Since 1966, the Super Bowl ends the season for the National Football League when top teams from the National Football Conference and American Football Conference face off in the championship game.

Prior to that year, teams competed in the NFL Championship Game. The Green Bay Packers won the first two Super Bowls against the Kansas City Chiefs, 35-10, and the Oakland Raiders, 33-14, under head coach Vince Lombardi. Super Bowl winners now receive the Lombardi Trophy, named after the prolific Packers leader.

Who is playing this Super Bowl? How can people watch?

  • Who: Cincinnati Bengals vs. Los Angeles Rams
  • When: 6:30 p.m., Feb. 13
  • Where: SoFi Stadium, Inglewood, Calif.
  • TV: NBC, Telemundo
  • Stream: Peacock
  • Announcers: Al Michaels, play-by-play; Cris Collinsworth, analysis; Michele Tafoya, sideline reporter; Kathryn Tappen, sideline reporter; Terry McAuly, rules analyst

Do these teams play in the big game often?

No. Sunday marks the third time the Cincinnati Bengals will play in the Super Bowl and the fifth time for the L.A. Rams. The Bengals franchise, which joined the league in 1967, made its big-game debut in Super Bowl XVI which took place 40 years ago at the Pontiac Silverdome, the former home of the Detroit Lions. Cincinnati lost to the San Francisco 49ers, 26-21. The teams had a rematch in Super Bowl XXIII and the Niners won again, 20-16. Until this season, the Bengals hadn’t won a playoff game since 1991.

The Rams have had better success, with one Super Bowl win against the Tennessee Titans, 23-16, in Super Bowl XXXIV. For that win, the franchise was still in St. Louis. The Rams’ franchise debuted in Cleveland, Ohio, from 1937-45. From 1946-94, the franchise moved to Los Angeles before heading to St. Louis from 1995-2015. Since 2016, the team has been back in Los Angeles.

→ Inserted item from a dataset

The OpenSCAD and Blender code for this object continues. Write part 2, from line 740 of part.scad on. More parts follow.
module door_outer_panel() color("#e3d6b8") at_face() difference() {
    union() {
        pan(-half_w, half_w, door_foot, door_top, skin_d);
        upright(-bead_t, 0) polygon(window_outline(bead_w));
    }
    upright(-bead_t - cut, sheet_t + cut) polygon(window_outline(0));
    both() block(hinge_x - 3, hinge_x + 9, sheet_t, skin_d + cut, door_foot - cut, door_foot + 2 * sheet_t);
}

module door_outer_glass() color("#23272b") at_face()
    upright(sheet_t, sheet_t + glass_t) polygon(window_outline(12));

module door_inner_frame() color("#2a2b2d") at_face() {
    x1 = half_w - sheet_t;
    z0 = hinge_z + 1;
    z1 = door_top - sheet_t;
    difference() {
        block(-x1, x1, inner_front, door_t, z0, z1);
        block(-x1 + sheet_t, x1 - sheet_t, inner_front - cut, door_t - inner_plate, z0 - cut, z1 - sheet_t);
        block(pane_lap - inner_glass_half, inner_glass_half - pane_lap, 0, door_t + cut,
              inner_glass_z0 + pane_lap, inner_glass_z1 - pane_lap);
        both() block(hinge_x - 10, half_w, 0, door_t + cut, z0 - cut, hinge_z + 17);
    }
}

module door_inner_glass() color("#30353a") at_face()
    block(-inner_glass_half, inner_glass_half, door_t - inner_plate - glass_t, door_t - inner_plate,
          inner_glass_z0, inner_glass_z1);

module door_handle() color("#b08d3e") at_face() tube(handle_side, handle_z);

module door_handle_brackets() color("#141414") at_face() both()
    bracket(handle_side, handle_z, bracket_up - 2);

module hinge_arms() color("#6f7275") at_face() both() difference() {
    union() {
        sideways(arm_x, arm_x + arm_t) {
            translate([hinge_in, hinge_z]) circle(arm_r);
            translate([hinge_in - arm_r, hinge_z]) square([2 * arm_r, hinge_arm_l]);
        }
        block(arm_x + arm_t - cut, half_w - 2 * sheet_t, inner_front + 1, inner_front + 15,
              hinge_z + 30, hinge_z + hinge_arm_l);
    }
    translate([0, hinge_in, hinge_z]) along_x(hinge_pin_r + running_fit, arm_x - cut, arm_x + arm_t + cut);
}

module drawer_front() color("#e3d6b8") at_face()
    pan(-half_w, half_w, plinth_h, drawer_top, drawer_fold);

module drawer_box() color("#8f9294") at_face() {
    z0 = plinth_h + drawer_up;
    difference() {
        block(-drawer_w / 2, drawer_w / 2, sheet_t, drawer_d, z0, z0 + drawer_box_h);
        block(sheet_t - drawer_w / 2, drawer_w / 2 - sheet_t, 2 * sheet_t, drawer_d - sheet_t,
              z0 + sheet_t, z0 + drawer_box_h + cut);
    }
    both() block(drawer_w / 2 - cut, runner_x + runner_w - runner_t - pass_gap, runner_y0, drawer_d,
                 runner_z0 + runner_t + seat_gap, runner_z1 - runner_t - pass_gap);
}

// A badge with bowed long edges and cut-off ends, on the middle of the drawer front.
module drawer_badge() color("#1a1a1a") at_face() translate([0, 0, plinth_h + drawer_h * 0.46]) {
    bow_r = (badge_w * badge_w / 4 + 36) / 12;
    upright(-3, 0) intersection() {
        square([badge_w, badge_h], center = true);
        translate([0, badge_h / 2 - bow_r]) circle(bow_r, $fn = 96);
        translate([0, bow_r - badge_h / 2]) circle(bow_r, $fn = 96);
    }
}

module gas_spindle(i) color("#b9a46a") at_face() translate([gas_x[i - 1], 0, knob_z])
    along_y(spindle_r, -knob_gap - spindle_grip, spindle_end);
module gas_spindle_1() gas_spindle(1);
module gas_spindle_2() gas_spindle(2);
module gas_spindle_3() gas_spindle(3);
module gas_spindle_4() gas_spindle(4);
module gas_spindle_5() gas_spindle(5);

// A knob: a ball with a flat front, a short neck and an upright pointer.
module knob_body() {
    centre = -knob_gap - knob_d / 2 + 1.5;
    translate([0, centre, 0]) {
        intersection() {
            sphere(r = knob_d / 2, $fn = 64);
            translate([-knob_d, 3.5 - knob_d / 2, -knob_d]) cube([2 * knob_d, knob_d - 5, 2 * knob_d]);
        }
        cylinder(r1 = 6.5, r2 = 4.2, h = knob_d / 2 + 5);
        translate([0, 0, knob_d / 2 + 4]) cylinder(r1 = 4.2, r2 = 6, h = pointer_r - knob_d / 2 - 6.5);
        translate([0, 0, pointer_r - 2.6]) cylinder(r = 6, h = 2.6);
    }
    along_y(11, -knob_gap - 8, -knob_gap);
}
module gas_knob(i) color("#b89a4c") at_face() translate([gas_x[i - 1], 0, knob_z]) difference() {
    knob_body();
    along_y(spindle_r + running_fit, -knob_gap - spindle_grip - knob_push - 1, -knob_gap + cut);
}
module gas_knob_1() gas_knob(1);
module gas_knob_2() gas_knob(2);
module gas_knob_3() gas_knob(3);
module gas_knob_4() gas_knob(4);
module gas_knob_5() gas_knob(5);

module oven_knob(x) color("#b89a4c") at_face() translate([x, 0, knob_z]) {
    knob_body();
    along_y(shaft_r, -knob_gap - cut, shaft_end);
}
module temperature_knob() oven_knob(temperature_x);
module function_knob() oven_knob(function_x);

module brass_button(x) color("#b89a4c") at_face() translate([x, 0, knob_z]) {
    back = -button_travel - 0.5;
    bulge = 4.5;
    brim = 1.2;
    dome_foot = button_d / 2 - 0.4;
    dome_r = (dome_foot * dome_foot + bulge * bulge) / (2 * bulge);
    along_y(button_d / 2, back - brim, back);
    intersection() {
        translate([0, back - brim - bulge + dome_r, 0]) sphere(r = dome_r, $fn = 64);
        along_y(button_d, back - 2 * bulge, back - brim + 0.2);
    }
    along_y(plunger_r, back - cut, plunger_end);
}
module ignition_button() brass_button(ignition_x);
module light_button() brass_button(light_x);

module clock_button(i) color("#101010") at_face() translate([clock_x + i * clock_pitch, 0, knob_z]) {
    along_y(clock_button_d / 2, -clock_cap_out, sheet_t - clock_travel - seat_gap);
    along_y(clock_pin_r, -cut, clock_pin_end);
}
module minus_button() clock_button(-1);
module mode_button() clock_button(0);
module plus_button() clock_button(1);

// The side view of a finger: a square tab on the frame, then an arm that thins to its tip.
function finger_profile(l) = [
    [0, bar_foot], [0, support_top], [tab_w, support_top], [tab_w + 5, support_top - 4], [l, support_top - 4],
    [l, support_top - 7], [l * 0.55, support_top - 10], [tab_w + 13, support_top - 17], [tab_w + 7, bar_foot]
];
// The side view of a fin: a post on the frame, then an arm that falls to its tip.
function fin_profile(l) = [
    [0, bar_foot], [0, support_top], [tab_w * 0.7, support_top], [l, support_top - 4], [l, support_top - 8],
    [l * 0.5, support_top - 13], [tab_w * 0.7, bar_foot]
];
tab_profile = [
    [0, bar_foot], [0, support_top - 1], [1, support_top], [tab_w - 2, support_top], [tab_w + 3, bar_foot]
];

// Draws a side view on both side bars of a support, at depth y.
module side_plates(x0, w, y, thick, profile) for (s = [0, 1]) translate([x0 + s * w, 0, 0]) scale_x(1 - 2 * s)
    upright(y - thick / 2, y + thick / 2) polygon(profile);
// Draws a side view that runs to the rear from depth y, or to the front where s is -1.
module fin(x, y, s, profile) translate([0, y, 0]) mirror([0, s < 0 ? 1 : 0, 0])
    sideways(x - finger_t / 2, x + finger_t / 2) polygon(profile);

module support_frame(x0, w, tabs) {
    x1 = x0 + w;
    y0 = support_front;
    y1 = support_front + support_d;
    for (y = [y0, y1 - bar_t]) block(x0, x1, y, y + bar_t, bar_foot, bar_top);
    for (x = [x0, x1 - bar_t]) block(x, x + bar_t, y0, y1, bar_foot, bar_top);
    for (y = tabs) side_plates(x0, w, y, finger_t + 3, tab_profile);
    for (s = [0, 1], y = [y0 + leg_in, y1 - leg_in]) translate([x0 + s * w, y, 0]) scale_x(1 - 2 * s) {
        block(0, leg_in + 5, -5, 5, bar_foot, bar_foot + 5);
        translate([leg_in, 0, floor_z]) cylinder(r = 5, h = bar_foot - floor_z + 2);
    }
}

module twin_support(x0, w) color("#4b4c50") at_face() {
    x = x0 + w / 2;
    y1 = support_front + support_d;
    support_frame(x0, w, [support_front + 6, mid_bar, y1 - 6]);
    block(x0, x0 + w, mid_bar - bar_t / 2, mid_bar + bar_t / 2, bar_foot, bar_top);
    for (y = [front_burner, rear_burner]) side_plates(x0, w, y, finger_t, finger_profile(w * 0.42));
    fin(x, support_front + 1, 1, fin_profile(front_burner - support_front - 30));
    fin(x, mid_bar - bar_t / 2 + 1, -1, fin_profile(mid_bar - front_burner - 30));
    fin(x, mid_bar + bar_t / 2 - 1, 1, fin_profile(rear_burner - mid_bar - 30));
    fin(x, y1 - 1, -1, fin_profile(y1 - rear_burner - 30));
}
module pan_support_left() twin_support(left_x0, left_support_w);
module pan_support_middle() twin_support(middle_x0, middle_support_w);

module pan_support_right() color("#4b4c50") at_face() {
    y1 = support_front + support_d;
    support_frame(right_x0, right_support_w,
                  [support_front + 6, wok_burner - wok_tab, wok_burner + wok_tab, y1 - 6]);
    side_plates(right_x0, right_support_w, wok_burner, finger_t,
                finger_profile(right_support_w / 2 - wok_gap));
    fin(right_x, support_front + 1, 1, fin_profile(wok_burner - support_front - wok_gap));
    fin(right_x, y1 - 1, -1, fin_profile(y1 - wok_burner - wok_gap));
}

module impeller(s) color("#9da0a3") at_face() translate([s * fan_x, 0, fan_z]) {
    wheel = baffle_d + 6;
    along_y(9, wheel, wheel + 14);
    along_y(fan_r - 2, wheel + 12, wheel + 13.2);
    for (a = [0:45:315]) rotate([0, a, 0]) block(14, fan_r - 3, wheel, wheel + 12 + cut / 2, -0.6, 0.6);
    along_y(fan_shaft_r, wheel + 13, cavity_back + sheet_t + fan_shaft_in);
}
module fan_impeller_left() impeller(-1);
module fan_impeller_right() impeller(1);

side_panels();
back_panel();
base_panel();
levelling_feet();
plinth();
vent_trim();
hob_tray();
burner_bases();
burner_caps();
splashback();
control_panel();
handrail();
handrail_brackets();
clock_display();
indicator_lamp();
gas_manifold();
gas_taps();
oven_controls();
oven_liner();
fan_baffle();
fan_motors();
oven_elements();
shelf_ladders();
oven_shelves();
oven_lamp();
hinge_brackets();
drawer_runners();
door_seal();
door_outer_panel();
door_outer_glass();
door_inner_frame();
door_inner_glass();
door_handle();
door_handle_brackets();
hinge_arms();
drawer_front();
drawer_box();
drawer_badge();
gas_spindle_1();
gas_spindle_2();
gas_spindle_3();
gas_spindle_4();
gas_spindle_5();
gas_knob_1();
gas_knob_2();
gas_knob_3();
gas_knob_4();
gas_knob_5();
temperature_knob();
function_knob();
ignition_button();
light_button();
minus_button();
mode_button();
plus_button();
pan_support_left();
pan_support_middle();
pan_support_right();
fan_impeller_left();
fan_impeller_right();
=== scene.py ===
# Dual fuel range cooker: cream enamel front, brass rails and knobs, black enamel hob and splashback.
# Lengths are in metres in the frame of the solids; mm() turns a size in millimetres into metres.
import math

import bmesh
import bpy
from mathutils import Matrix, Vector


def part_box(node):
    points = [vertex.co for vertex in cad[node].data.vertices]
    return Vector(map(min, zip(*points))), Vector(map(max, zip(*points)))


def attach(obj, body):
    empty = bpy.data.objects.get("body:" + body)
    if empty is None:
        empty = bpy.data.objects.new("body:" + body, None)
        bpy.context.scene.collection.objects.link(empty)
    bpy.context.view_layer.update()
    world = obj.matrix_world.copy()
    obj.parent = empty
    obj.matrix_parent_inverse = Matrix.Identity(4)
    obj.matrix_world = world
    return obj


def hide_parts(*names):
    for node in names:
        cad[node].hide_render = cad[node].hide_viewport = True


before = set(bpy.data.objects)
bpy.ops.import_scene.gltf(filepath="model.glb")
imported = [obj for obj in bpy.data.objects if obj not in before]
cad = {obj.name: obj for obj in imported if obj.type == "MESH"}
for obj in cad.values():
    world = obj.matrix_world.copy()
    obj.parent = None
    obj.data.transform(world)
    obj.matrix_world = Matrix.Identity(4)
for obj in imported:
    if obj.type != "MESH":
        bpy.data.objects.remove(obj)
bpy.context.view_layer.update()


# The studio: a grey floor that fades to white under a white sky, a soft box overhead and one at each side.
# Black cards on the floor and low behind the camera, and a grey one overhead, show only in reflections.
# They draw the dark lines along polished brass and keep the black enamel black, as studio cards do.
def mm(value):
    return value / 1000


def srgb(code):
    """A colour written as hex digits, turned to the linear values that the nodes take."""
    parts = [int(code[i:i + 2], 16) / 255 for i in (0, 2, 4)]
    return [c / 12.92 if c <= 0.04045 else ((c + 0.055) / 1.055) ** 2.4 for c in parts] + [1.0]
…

In Super Bowl LIII, the most recent of the Rams’ five big-game appearances, they fell to the New England Patriots, 13-3. That remains the lowest-scoring game in Super Bowl history.

Awesome! So who coaches these teams?

One storyline you’ll hear about is the youthful coaches. Rams head coach Sean McVay, who turned 36 in January, was the youngest coach in modern NFL history to get hired in 2017 at age 30. McVay then became the youngest coach to win a playoff game and appear in a Super Bowl.

Bengals head coach Zac Taylor is just 38. Taylor was the quarterbacks coach for the Rams when they lost to the Patriots in Super Bowl LIII.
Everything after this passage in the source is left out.